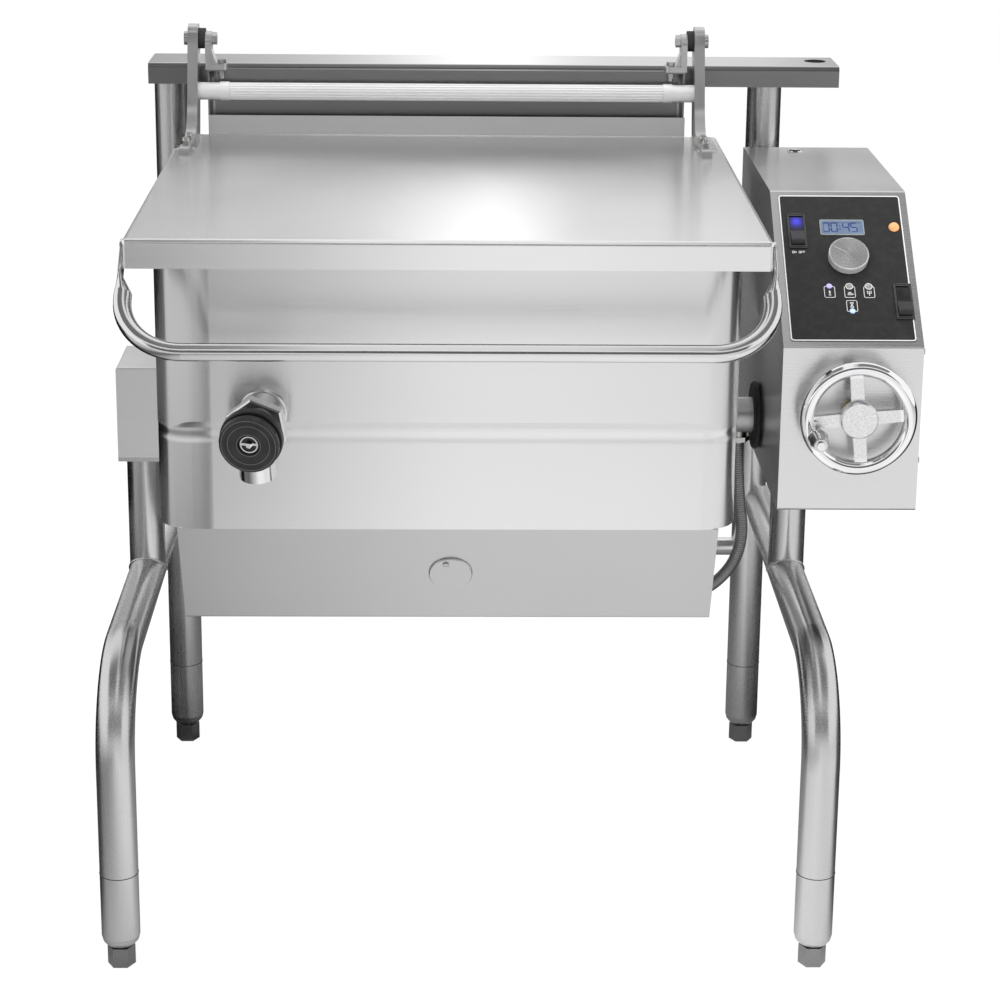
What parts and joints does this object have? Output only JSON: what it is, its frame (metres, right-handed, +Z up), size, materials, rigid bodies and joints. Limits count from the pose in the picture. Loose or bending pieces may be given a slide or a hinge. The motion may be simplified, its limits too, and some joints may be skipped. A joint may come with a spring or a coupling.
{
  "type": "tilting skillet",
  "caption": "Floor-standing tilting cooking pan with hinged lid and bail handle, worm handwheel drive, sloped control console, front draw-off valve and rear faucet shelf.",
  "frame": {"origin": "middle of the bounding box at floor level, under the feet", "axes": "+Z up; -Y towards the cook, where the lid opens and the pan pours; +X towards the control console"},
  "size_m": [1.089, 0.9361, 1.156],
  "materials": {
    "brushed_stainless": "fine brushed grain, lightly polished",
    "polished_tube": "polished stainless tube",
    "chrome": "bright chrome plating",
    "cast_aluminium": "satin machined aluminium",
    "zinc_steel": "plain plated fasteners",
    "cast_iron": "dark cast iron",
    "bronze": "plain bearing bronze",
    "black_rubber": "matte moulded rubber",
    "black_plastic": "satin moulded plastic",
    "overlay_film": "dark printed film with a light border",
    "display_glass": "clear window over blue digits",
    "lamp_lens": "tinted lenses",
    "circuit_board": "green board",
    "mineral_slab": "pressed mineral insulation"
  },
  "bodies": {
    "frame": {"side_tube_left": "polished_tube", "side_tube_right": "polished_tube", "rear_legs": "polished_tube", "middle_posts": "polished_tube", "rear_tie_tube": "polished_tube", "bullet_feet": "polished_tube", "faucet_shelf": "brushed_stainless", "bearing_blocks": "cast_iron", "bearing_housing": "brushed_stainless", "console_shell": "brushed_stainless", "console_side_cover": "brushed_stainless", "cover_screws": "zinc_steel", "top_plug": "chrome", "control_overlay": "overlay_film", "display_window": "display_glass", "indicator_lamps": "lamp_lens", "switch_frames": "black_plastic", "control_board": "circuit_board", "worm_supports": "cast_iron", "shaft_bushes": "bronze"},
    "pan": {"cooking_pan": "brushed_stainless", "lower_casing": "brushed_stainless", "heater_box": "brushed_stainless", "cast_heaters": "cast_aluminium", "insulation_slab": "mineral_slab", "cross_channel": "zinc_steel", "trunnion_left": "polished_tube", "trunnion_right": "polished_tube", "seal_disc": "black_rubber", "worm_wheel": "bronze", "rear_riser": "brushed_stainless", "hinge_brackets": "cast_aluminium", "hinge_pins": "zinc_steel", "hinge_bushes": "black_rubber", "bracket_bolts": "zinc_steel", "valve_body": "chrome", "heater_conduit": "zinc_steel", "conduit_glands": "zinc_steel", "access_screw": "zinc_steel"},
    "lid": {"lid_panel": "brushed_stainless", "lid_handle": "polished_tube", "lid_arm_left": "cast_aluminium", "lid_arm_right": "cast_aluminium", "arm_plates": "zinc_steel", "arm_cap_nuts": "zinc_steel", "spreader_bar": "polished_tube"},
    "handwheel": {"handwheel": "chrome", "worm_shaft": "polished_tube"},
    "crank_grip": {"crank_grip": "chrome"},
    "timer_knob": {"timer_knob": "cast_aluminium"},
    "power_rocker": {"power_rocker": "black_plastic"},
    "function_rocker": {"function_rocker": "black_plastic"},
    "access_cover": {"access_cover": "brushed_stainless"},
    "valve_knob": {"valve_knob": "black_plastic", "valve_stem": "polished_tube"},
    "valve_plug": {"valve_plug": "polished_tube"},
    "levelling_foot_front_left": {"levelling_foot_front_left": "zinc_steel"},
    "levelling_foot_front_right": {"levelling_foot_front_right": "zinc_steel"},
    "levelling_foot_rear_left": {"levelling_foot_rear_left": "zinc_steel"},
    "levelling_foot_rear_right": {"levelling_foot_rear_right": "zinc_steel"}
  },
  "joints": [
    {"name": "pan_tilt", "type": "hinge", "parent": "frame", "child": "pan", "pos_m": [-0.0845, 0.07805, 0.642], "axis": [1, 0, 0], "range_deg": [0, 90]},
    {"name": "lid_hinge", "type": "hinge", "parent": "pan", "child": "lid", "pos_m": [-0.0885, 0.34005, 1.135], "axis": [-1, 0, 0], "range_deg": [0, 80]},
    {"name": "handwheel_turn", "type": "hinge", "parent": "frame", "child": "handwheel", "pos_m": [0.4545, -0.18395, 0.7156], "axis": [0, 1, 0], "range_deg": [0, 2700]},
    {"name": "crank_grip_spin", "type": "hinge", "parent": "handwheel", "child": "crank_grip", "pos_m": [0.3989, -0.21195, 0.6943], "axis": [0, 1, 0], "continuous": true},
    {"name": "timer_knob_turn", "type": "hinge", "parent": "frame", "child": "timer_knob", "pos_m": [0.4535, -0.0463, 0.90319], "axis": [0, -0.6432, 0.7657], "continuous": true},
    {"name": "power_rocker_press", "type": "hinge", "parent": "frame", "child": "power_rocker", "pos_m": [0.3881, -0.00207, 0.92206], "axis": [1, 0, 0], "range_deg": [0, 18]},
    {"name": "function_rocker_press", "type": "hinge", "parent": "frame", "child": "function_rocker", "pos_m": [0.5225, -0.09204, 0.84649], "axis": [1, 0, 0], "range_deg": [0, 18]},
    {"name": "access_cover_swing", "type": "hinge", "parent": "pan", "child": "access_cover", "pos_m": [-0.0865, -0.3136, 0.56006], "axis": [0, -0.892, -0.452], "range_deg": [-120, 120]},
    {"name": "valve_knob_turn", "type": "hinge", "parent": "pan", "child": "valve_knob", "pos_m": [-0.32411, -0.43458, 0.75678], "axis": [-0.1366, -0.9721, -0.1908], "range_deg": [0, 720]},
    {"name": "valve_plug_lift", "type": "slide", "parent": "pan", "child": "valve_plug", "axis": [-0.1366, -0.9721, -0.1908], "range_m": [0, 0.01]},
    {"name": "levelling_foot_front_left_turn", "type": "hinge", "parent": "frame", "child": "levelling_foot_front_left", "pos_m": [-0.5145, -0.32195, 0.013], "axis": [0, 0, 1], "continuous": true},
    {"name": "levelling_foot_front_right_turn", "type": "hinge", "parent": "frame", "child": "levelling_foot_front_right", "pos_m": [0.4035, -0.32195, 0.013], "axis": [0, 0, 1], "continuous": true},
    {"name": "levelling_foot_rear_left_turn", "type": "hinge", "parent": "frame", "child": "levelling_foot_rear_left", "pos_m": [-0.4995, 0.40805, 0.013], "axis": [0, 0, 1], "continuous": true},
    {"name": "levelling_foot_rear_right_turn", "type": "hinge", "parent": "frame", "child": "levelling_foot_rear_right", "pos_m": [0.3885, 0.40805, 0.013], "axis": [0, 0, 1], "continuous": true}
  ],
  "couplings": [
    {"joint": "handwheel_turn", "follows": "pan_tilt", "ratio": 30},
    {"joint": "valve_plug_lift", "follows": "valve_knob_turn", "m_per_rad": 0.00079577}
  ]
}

● Your task
Your task is to quote all of the data word for word.

● Result for this task
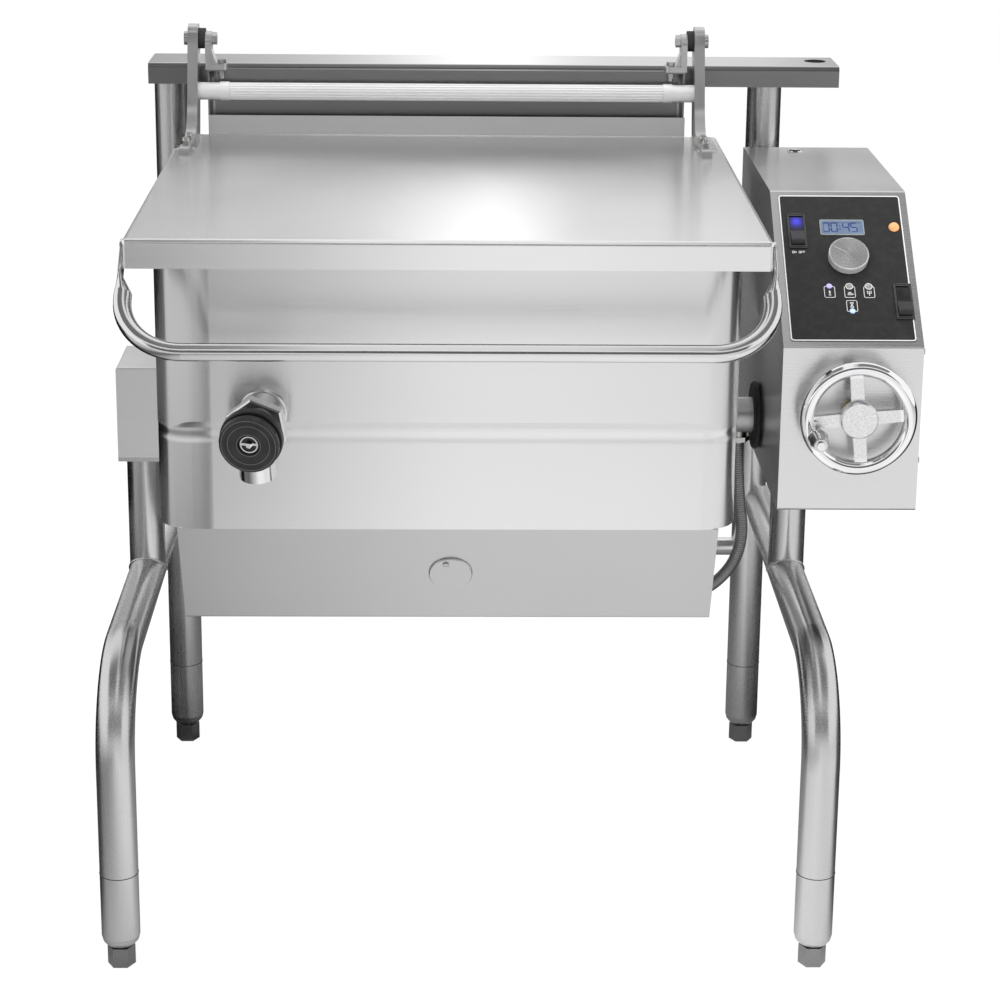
What parts and joints does this object have? Output only JSON: what it is, its frame (metres, right-handed, +Z up), size, materials, rigid bodies and joints. Limits count from the pose in the picture. Loose or bending pieces may be given a slide or a hinge. The motion may be simplified, its limits too, and some joints may be skipped. A joint may come with a spring or a coupling.
{
  "type": "tilting skillet",
  "caption": "Floor-standing tilting cooking pan with hinged lid and bail handle, worm handwheel drive, sloped control console, front draw-off valve and rear faucet shelf.",
  "frame": {"origin": "middle of the bounding box at floor level, under the feet", "axes": "+Z up; -Y towards the cook, where the lid opens and the pan pours; +X towards the control console"},
  "size_m": [1.089, 0.9361, 1.156],
  "materials": {
    "brushed_stainless": "fine brushed grain, lightly polished",
    "polished_tube": "polished stainless tube",
    "chrome": "bright chrome plating",
    "cast_aluminium": "satin machined aluminium",
    "zinc_steel": "plain plated fasteners",
    "cast_iron": "dark cast iron",
    "bronze": "plain bearing bronze",
    "black_rubber": "matte moulded rubber",
    "black_plastic": "satin moulded plastic",
    "overlay_film": "dark printed film with a light border",
    "display_glass": "clear window over blue digits",
    "lamp_lens": "tinted lenses",
    "circuit_board": "green board",
    "mineral_slab": "pressed mineral insulation"
  },
  "bodies": {
    "frame": {"side_tube_left": "polished_tube", "side_tube_right": "polished_tube", "rear_legs": "polished_tube", "middle_posts": "polished_tube", "rear_tie_tube": "polished_tube", "bullet_feet": "polished_tube", "faucet_shelf": "brushed_stainless", "bearing_blocks": "cast_iron", "bearing_housing": "brushed_stainless", "console_shell": "brushed_stainless", "console_side_cover": "brushed_stainless", "cover_screws": "zinc_steel", "top_plug": "chrome", "control_overlay": "overlay_film", "display_window": "display_glass", "indicator_lamps": "lamp_lens", "switch_frames": "black_plastic", "control_board": "circuit_board", "worm_supports": "cast_iron", "shaft_bushes": "bronze"},
    "pan": {"cooking_pan": "brushed_stainless", "lower_casing": "brushed_stainless", "heater_box": "brushed_stainless", "cast_heaters": "cast_aluminium", "insulation_slab": "mineral_slab", "cross_channel": "zinc_steel", "trunnion_left": "polished_tube", "trunnion_right": "polished_tube", "seal_disc": "black_rubber", "worm_wheel": "bronze", "rear_riser": "brushed_stainless", "hinge_brackets": "cast_aluminium", "hinge_pins": "zinc_steel", "hinge_bushes": "black_rubber", "bracket_bolts": "zinc_steel", "valve_body": "chrome", "heater_conduit": "zinc_steel", "conduit_glands": "zinc_steel", "access_screw": "zinc_steel"},
    "lid": {"lid_panel": "brushed_stainless", "lid_handle": "polished_tube", "lid_arm_left": "cast_aluminium", "lid_arm_right": "cast_aluminium", "arm_plates": "zinc_steel", "arm_cap_nuts": "zinc_steel", "spreader_bar": "polished_tube"},
    "handwheel": {"handwheel": "chrome", "worm_shaft": "polished_tube"},
    "crank_grip": {"crank_grip": "chrome"},
    "timer_knob": {"timer_knob": "cast_aluminium"},
    "power_rocker": {"power_rocker": "black_plastic"},
    "function_rocker": {"function_rocker": "black_plastic"},
    "access_cover": {"access_cover": "brushed_stainless"},
    "valve_knob": {"valve_knob": "black_plastic", "valve_stem": "polished_tube"},
    "valve_plug": {"valve_plug": "polished_tube"},
    "levelling_foot_front_left": {"levelling_foot_front_left": "zinc_steel"},
    "levelling_foot_front_right": {"levelling_foot_front_right": "zinc_steel"},
    "levelling_foot_rear_left": {"levelling_foot_rear_left": "zinc_steel"},
    "levelling_foot_rear_right": {"levelling_foot_rear_right": "zinc_steel"}
  },
  "joints": [
    {"name": "pan_tilt", "type": "hinge", "parent": "frame", "child": "pan", "pos_m": [-0.0845, 0.07805, 0.642], "axis": [1, 0, 0], "range_deg": [0, 90]},
    {"name": "lid_hinge", "type": "hinge", "parent": "pan", "child": "lid", "pos_m": [-0.0885, 0.34005, 1.135], "axis": [-1, 0, 0], "range_deg": [0, 80]},
    {"name": "handwheel_turn", "type": "hinge", "parent": "frame", "child": "handwheel", "pos_m": [0.4545, -0.18395, 0.7156], "axis": [0, 1, 0], "range_deg": [0, 2700]},
    {"name": "crank_grip_spin", "type": "hinge", "parent": "handwheel", "child": "crank_grip", "pos_m": [0.3989, -0.21195, 0.6943], "axis": [0, 1, 0], "continuous": true},
    {"name": "timer_knob_turn", "type": "hinge", "parent": "frame", "child": "timer_knob", "pos_m": [0.4535, -0.0463, 0.90319], "axis": [0, -0.6432, 0.7657], "continuous": true},
    {"name": "power_rocker_press", "type": "hinge", "parent": "frame", "child": "power_rocker", "pos_m": [0.3881, -0.00207, 0.92206], "axis": [1, 0, 0], "range_deg": [0, 18]},
    {"name": "function_rocker_press", "type": "hinge", "parent": "frame", "child": "function_rocker", "pos_m": [0.5225, -0.09204, 0.84649], "axis": [1, 0, 0], "range_deg": [0, 18]},
    {"name": "access_cover_swing", "type": "hinge", "parent": "pan", "child": "access_cover", "pos_m": [-0.0865, -0.3136, 0.56006], "axis": [0, -0.892, -0.452], "range_deg": [-120, 120]},
    {"name": "valve_knob_turn", "type": "hinge", "parent": "pan", "child": "valve_knob", "pos_m": [-0.32411, -0.43458, 0.75678], "axis": [-0.1366, -0.9721, -0.1908], "range_deg": [0, 720]},
    {"name": "valve_plug_lift", "type": "slide", "parent": "pan", "child": "valve_plug", "axis": [-0.1366, -0.9721, -0.1908], "range_m": [0, 0.01]},
    {"name": "levelling_foot_front_left_turn", "type": "hinge", "parent": "frame", "child": "levelling_foot_front_left", "pos_m": [-0.5145, -0.32195, 0.013], "axis": [0, 0, 1], "continuous": true},
    {"name": "levelling_foot_front_right_turn", "type": "hinge", "parent": "frame", "child": "levelling_foot_front_right", "pos_m": [0.4035, -0.32195, 0.013], "axis": [0, 0, 1], "continuous": true},
    {"name": "levelling_foot_rear_left_turn", "type": "hinge", "parent": "frame", "child": "levelling_foot_rear_left", "pos_m": [-0.4995, 0.40805, 0.013], "axis": [0, 0, 1], "continuous": true},
    {"name": "levelling_foot_rear_right_turn", "type": "hinge", "parent": "frame", "child": "levelling_foot_rear_right", "pos_m": [0.3885, 0.40805, 0.013], "axis": [0, 0, 1], "continuous": true}
  ],
  "couplings": [
    {"joint": "handwheel_turn", "follows": "pan_tilt", "ratio": 30},
    {"joint": "valve_plug_lift", "follows": "valve_knob_turn", "m_per_rad": 0.00079577}
  ]
}